=== Given material ===
>>>
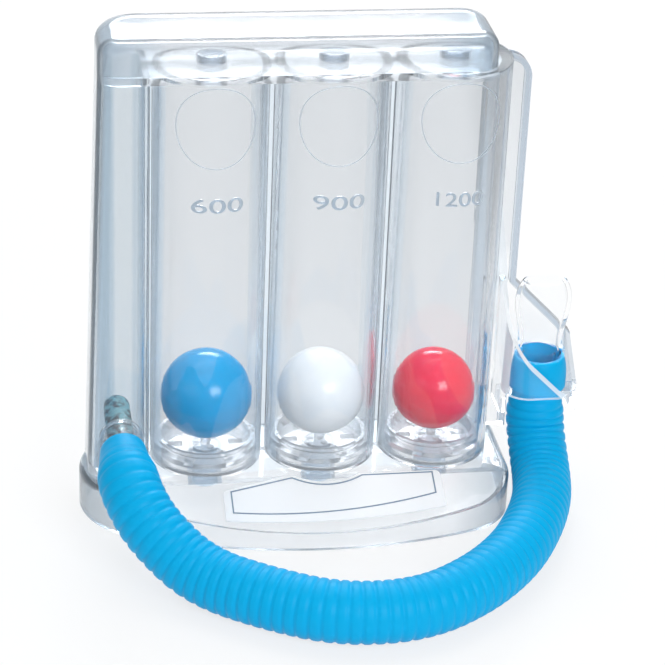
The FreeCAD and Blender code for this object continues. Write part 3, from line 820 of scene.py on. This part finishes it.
def number_mesh(word, sideways, material):
    curve = bpy.data.curves.new("number_" + word, "FONT")
    curve.body = word
    curve.align_x = "CENTER"
    curve.size = MARK_HEIGHT / FIGURE_SHARE
    curve.extrude = MARK_PROUD
    curve.offset = MARK_BOLD
    letters = add_object("number_" + word, curve)
    mesh = plain_mesh("number_" + word, letters)
    bpy.data.objects.remove(letters)
    stretch = MARK_WIDTH / max(vertex.co.x for vertex in mesh.vertices) / 2
    for vertex in mesh.vertices:
        vertex.co = (vertex.co.x * stretch + sideways, -vertex.co.z, vertex.co.y + MARK_PLACE)
    mesh.materials.clear()
    mesh.materials.append(material)
    return mesh


def ring_mesh(word, material):
    sections = []
    for step in range(RING_STEPS):
        angle = math.tau * step / RING_STEPS
        section = []
        for reach, rise in ((-1, RING_SUNK), (1, RING_SUNK), (1, MARK_PROUD), (-1, MARK_PROUD)):
            radius = RING_RADIUS + reach * RING_LINE / 2
            section.append((radius * math.cos(angle), rise, RING_PLACE + radius * math.sin(angle)))
        sections.append(section)
    return line_loop("ring_" + word, sections, material)


def chamber_marks():
    marks = clear_finish("mark_print", MARK_GREY, MARK_CLEAR, roughness=0.4, ripple=0.0)
    rings = clear_finish("mark_ring", RING_GREY, RING_CLEAR, roughness=0.4, ripple=0.0,
                         ior=RING_IOR)
    radius = (chamber_high.y - chamber_low.y) / 2
    for word, sideways in zip(BALLS, MARK_SIDEWAYS):
        low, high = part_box("ball_seat_" + word)
        axis = (low + high) / 2
        number = number_mesh(word, sideways, marks.material)
        for mesh in (number, ring_mesh(word, rings.material)):
            wrap(mesh, axis, radius)
            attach(add_object(mesh.name, mesh), "trainer")


chamber_marks()

# The label: a blank white paper sticker on the foot's slope, with a printed dark line inside
# its edge that follows the notch round the middle chamber.
LABEL_WHITE = (0.98, 0.97, 0.96, 1)
LABEL_INK = (0.20, 0.27, 0.36, 1)
LABEL_SLOPE = 0.3866
LINE_WIDTH = 0.00042
LINE_LIFT = 0.00002
LINE_THICK = 0.00003
LINE_SIDE_GAP = 0.0023
LINE_LOW_GAP = 0.0028
LINE_TOP_GAP = 0.0006
LINE_NOTCH = 0.0209
LINE_CORNER_CUT = 0.0180
LINE_CUT_DEPTH = 0.0038
LINE_ARC = 0.162
LINE_ARC_X = -0.009
LINE_NOTCH_STEPS = 12
LINE_ARC_STEPS = 24
LINE_MITRE = 0.5


def label_finish():
    finish = Finish("label_paper", LABEL_WHITE, roughness=0.45)
    finish.bump(finish.noise(scale=2500, detail=5), strength=0.08, distance=0.00005)
    return finish.material


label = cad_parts["front_label"]
label.data.materials.clear()
label.data.materials.append(label_finish())


def border_points():
    """The border's corners and arcs in plan, from the top of the notch round by the left."""
    low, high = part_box("front_label")
    left = low.x + LINE_SIDE_GAP
    right = high.x - LINE_SIDE_GAP
    top = high.y - LINE_TOP_GAP
    bottom = low.y + LINE_LOW_GAP
    points = []
    reach = math.acos((AXIS.y - top) / LINE_NOTCH)
    for step in range(LINE_NOTCH_STEPS + 1):
        angle = reach - 2 * reach * step / LINE_NOTCH_STEPS
        points.append((AXIS.x + LINE_NOTCH * math.sin(angle), AXIS.y - LINE_NOTCH * math.cos(angle)))
    points.append((left + LINE_CORNER_CUT, top))
    points.append((left, top - LINE_CUT_DEPTH))
    for step in range(LINE_ARC_STEPS + 1):
        x = left + (right - left) * step / LINE_ARC_STEPS
        points.append((x, bottom + (x - AXIS.x - LINE_ARC_X) ** 2 / (2 * LINE_ARC)))
    points.append((right, top))
    return points, high


def label_border():
    plan, high = border_points()
    count = len(plan)
    sections = []
    for index, (x, y) in enumerate(plan):
        before = Vector(plan[index - 1])
        after = Vector(plan[(index + 1) % count])
        here = Vector((x, y))
        turn_in = (here - before).normalized()
        turn_out = (after - here).normalized()
        across = Vector((-(turn_in + turn_out).y, (turn_in + turn_out).x)).normalized()
        across *= LINE_WIDTH / 2 / max(LINE_MITRE, across.dot(Vector((-turn_in.y, turn_in.x))))
        section = []
        for side, rise in ((-1, 0), (1, 0), (1, LINE_THICK), (-1, LINE_THICK)):
            place = here + side * across
            level = high.z - LABEL_SLOPE * (high.y - place.y) + LINE_LIFT + rise
            section.append((place.x, place.y, level))
        sections.append(section)
    ink = Finish("label_ink", LABEL_INK, roughness=0.4)
    border = line_loop("label_border", sections, ink.material)
    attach(add_object("label_border", border), "trainer")


label_border()

# The stage: a white floor under soft studio lamps. It glows white to the camera; in reflections and
# through the clear plastic its glow is painted dimmer towards its far sides and its front. It keeps
# part of its own shading so that the trainer's shadow lies on it.
FLOOR_SIZE = 3.0
FLOOR_GLOW = 0.75
FLOOR_DROP = -0.0001
FLOOR_WHITE = (0.9, 0.9, 0.9, 1)
FLOOR_LIT = 0.11
FLOOR_DIM = 0.24
FLOOR_FRONT_LIT = -0.12
FLOOR_FRONT_DIM = -0.26
FLOOR_EDGE = 0.35
WORLD_FROM = -0.5
WORLD_TO = 0.4
WORLD_DIM = 0.42
WORLD_BRIGHT = 0.8
WORLD_SIDE_FROM = 0.3
WORLD_SIDE_TO = 0.8
WORLD_SIDE = 0.45
WORLD_COLOUR = (0.91, 0.955, 1.0, 1)


def floor():
    shape = bmesh.new()
    half = FLOOR_SIZE / 2
    corners = ((-half, -half), (half, -half), (half, half), (-half, half))
    shape.faces.new([shape.verts.new((x, y, FLOOR_DROP)) for x, y in corners])
    mesh = bpy.data.meshes.new("floor")
    shape.to_mesh(mesh)
    shape.free()
    finish = Finish("floor_white", FLOOR_WHITE, roughness=0.9)
    # Painted shade: in reflections and through the plastic the floor's glow dims towards its far
    # sides and its front.
    aside = finish.math("ABSOLUTE", finish.place("X"))
    far = finish.ramp(aside, FLOOR_LIT, FLOOR_DIM, 1.0, FLOOR_EDGE)
    front = finish.ramp(finish.place("Y"), FLOOR_FRONT_DIM, FLOOR_FRONT_LIT, FLOOR_EDGE, 1.0)
    path = finish.node("ShaderNodeLightPath")
    camera_ray = path.outputs["Is Camera Ray"]
    glow = finish.node("ShaderNodeEmission")
    finish.link(finish.math("MAXIMUM", camera_ray, finish.math("MULTIPLY", far, front)),
                glow.inputs["Strength"])
    mirrored = finish.math("MAXIMUM", camera_ray, path.outputs["Is Glossy Ray"])
    seen = finish.math("MAXIMUM", mirrored, path.outputs["Is Transmission Ray"])
    finish.give_way(finish.math("MULTIPLY", seen, FLOOR_GLOW), glow.outputs["Emission"])
    mesh.materials.append(finish.material)
    add_object("floor", mesh)


floor()


def lamp(name, place, target, width, height, power):
    light = bpy.data.lights.new(name, "AREA")
    light.shape = "RECTANGLE"
    light.size = width
    light.size_y = height
    light.energy = power
    piece = add_object(name, light)
    direction = Vector(target) - Vector(place)
    piece.location = place
    piece.rotation_euler = direction.to_track_quat("-Z", "Y").to_euler()


lamp("key", place=(0.27, -0.83, 0.56), target=(0, 0, 0.07), width=0.40, height=0.40, power=5.0)
lamp("fill", place=(-0.75, -0.55, 0.55), target=(0, 0, 0.07), width=0.6, height=0.6, power=1.1)
lamp("top", place=(0, 0.25, 1.0), target=(0, 0, 0.1), width=0.8, height=0.4, power=2.5)
lamp("back", place=(0.139, 0.883, 0.611), target=(-0.01, 0.01, 0.147), width=0.50, height=0.20,
     power=4)


def studio_world():
    """Bright behind the object and dim on the camera's side, which leaves soft grey edges."""
    world = bpy.data.worlds.new("studio")
    bpy.context.scene.world = world
    world.use_nodes = True
    shading = Shading(world.node_tree)
    background = world.node_tree.nodes["Background"]
    background.inputs["Color"].default_value = WORLD_COLOUR
    ahead = shading.ramp(shading.place("Y", "Generated"), WORLD_FROM, WORLD_TO, WORLD_DIM,
                         WORLD_BRIGHT)
    aside = shading.math("ABSOLUTE", shading.place("X", "Generated"))
    sides = shading.ramp(aside, WORLD_SIDE_FROM, WORLD_SIDE_TO, 1.0, WORLD_SIDE)
    shading.link(shading.math("MULTIPLY", ahead, sides), background.inputs["Strength"])


studio_world()

scene = bpy.context.scene
scene.view_settings.view_transform = "Standard"
scene.cycles.max_bounces = 16
scene.cycles.transmission_bounces = 16
scene.cycles.transparent_max_bounces = 24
<<<
=== Exercise objective ===
Your output must be the lines of the material above, from the first through the line that contains "word, sections, material)", copied exactly. Include both endpoints and nothing else.

=== Expected answer ===
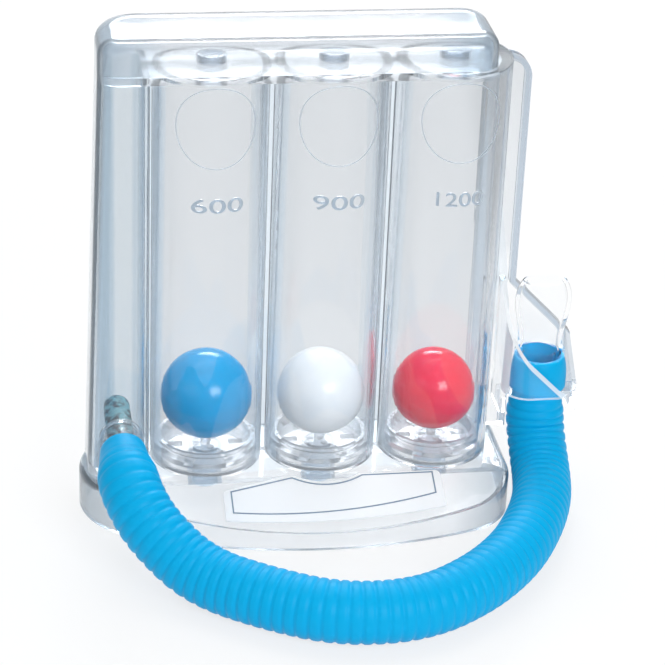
The FreeCAD and Blender code for this object continues. Write part 3, from line 820 of scene.py on. This part finishes it.
def number_mesh(word, sideways, material):
    curve = bpy.data.curves.new("number_" + word, "FONT")
    curve.body = word
    curve.align_x = "CENTER"
    curve.size = MARK_HEIGHT / FIGURE_SHARE
    curve.extrude = MARK_PROUD
    curve.offset = MARK_BOLD
    letters = add_object("number_" + word, curve)
    mesh = plain_mesh("number_" + word, letters)
    bpy.data.objects.remove(letters)
    stretch = MARK_WIDTH / max(vertex.co.x for vertex in mesh.vertices) / 2
    for vertex in mesh.vertices:
        vertex.co = (vertex.co.x * stretch + sideways, -vertex.co.z, vertex.co.y + MARK_PLACE)
    mesh.materials.clear()
    mesh.materials.append(material)
    return mesh


def ring_mesh(word, material):
    sections = []
    for step in range(RING_STEPS):
        angle = math.tau * step / RING_STEPS
        section = []
        for reach, rise in ((-1, RING_SUNK), (1, RING_SUNK), (1, MARK_PROUD), (-1, MARK_PROUD)):
            radius = RING_RADIUS + reach * RING_LINE / 2
            section.append((radius * math.cos(angle), rise, RING_PLACE + radius * math.sin(angle)))
        sections.append(section)
    return line_loop("ring_" + word, sections, material)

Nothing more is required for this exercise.